Model Comparison: Stablecoin vs. RWA Token
Stablecoin (PTstb)
Higher annual revenue potential (up to $245M vs $17-20M)
Greater utility as a payment instrument and in DeFi
More stable value proposition (1:1 parity to USD)
Higher institutional scalability and acceptance
Lower legal and regulatory risks with proper structure
Slightly lower implementation cost ($12.46M vs $13.45M)
RWA Token (PTx-nRWA)
Potential for one-time cash-out from issuance (up to $250M)

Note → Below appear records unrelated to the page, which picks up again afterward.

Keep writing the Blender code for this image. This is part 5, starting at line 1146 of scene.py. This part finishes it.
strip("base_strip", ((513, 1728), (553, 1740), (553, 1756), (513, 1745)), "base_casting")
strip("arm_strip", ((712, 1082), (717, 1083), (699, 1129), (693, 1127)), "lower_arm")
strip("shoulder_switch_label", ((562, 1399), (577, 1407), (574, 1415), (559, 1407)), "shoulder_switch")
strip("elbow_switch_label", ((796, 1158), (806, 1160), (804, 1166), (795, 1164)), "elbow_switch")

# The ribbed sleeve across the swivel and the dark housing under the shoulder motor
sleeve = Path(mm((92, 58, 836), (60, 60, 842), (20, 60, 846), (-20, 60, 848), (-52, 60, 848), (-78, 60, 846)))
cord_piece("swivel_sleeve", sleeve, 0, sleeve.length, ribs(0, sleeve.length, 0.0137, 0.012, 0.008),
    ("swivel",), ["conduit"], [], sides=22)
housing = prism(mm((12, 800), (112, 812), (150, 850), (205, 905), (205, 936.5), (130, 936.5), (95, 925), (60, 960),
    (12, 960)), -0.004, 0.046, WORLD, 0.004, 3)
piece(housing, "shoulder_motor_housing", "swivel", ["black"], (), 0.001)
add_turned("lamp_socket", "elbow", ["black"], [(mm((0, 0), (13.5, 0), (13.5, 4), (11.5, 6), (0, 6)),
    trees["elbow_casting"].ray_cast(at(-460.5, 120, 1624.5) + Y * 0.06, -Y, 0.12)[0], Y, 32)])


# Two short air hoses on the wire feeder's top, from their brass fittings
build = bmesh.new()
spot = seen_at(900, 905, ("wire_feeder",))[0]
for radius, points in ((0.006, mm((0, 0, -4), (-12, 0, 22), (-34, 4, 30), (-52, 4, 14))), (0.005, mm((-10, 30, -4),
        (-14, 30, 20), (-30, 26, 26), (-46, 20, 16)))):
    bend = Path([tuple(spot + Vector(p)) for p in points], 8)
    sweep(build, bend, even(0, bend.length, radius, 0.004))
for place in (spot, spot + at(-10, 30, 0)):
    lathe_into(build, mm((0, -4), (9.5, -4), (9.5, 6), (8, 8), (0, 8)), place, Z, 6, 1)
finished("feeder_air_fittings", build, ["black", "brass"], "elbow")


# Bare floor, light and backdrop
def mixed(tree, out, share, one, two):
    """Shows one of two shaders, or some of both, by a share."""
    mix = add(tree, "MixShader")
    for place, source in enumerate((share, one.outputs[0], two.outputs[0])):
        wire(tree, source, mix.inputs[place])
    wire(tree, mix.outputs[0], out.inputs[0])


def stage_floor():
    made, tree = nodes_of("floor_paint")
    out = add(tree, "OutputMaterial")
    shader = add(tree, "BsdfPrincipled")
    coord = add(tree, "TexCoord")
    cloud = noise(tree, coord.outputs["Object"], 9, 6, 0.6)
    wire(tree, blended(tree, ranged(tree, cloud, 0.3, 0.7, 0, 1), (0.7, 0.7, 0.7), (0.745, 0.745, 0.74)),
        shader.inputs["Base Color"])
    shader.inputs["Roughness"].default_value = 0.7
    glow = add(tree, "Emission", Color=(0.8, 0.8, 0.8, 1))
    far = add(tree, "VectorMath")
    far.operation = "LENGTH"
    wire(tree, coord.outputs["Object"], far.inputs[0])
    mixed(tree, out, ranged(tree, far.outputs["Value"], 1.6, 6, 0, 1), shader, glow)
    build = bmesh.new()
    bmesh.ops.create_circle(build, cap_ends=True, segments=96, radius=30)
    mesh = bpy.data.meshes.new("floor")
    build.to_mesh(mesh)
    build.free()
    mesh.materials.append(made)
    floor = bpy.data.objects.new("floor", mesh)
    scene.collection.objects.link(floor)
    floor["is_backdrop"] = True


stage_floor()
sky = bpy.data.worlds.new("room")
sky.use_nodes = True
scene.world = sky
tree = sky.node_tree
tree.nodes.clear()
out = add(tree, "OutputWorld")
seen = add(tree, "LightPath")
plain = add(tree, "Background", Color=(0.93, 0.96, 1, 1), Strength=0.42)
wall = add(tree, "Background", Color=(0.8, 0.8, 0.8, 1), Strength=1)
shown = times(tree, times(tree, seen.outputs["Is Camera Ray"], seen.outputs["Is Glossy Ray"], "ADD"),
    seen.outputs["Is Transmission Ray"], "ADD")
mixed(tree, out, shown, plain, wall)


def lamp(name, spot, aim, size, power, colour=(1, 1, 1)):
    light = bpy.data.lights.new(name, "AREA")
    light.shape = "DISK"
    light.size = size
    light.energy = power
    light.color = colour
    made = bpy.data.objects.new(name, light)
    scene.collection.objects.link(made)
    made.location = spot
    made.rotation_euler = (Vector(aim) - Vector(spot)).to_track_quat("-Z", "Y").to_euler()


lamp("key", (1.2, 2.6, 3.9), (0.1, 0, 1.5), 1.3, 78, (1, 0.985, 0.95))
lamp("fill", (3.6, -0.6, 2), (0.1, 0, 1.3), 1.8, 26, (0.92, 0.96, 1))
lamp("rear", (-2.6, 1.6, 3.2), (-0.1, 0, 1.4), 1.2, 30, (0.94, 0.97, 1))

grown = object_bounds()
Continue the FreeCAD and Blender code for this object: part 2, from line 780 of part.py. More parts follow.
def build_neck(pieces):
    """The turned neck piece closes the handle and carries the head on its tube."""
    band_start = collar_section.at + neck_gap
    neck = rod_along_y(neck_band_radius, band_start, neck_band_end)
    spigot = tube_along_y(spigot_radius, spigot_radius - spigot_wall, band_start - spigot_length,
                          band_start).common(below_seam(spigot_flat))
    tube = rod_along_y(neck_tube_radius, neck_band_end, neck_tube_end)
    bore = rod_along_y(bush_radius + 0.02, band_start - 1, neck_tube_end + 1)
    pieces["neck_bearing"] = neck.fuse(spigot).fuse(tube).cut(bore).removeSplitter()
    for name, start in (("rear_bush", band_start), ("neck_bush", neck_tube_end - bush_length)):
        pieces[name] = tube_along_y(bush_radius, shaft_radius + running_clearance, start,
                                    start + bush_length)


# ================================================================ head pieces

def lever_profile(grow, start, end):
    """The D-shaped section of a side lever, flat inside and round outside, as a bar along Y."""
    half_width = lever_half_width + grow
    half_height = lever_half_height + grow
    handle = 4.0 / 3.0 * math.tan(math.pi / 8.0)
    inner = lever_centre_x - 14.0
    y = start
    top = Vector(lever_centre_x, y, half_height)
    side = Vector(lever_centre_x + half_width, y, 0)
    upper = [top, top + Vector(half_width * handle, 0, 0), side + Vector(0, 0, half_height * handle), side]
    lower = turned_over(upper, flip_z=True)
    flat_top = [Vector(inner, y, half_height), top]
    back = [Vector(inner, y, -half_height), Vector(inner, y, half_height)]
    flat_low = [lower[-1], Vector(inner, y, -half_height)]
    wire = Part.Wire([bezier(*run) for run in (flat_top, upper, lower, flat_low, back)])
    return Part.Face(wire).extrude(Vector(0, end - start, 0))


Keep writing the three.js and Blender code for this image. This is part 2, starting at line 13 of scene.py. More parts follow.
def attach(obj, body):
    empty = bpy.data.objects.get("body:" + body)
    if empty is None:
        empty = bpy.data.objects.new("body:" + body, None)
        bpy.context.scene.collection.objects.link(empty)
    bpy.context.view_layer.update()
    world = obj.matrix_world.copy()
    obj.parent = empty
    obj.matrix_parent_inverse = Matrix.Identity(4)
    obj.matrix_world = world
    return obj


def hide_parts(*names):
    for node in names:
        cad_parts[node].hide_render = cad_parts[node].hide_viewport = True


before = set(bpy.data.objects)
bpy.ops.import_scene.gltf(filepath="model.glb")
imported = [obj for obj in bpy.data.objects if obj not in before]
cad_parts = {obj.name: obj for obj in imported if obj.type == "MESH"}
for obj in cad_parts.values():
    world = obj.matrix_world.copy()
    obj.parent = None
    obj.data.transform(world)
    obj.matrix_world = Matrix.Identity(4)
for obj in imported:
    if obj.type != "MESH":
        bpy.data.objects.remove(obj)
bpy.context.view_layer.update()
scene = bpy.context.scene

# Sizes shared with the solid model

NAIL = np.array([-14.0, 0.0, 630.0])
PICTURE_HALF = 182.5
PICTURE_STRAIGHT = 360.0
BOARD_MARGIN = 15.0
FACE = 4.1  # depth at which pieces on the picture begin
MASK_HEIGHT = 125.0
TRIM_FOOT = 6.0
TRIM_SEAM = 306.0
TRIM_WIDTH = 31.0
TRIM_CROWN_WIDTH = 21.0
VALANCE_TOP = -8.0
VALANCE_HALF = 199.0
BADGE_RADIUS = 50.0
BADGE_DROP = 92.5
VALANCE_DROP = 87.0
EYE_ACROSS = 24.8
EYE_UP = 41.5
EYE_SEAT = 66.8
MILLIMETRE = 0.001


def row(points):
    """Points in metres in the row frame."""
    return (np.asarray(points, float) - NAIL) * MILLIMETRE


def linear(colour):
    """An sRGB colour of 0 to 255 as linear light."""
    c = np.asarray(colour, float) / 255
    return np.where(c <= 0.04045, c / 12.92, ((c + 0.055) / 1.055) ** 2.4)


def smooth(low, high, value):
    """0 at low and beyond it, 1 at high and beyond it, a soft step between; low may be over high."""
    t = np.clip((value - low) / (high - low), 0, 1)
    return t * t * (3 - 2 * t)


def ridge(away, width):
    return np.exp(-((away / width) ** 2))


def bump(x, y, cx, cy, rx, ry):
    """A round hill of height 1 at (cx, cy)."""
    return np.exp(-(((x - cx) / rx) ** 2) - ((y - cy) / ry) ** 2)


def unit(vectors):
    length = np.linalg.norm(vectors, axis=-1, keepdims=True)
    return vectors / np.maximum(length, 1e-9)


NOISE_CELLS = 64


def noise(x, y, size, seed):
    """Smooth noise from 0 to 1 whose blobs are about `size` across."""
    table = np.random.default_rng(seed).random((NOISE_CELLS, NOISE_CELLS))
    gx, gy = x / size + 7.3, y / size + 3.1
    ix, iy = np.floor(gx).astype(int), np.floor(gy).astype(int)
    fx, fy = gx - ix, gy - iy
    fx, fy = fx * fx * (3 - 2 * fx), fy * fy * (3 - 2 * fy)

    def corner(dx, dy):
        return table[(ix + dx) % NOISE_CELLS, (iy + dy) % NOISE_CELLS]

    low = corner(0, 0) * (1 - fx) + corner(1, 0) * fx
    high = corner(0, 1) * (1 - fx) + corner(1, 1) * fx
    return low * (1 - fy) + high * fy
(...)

Higher speculative potential for investors
Simpler narrative-based model
Useful for specific access-gated ecosystems
Higher volatility and market risk
More vulnerable to trust erosion and regulatory changes
The stablecoin model offers a more sustainable, higher-revenue approach with better institutional alignment, making it the recommended option for long-term value creation while maintaining full reserve control.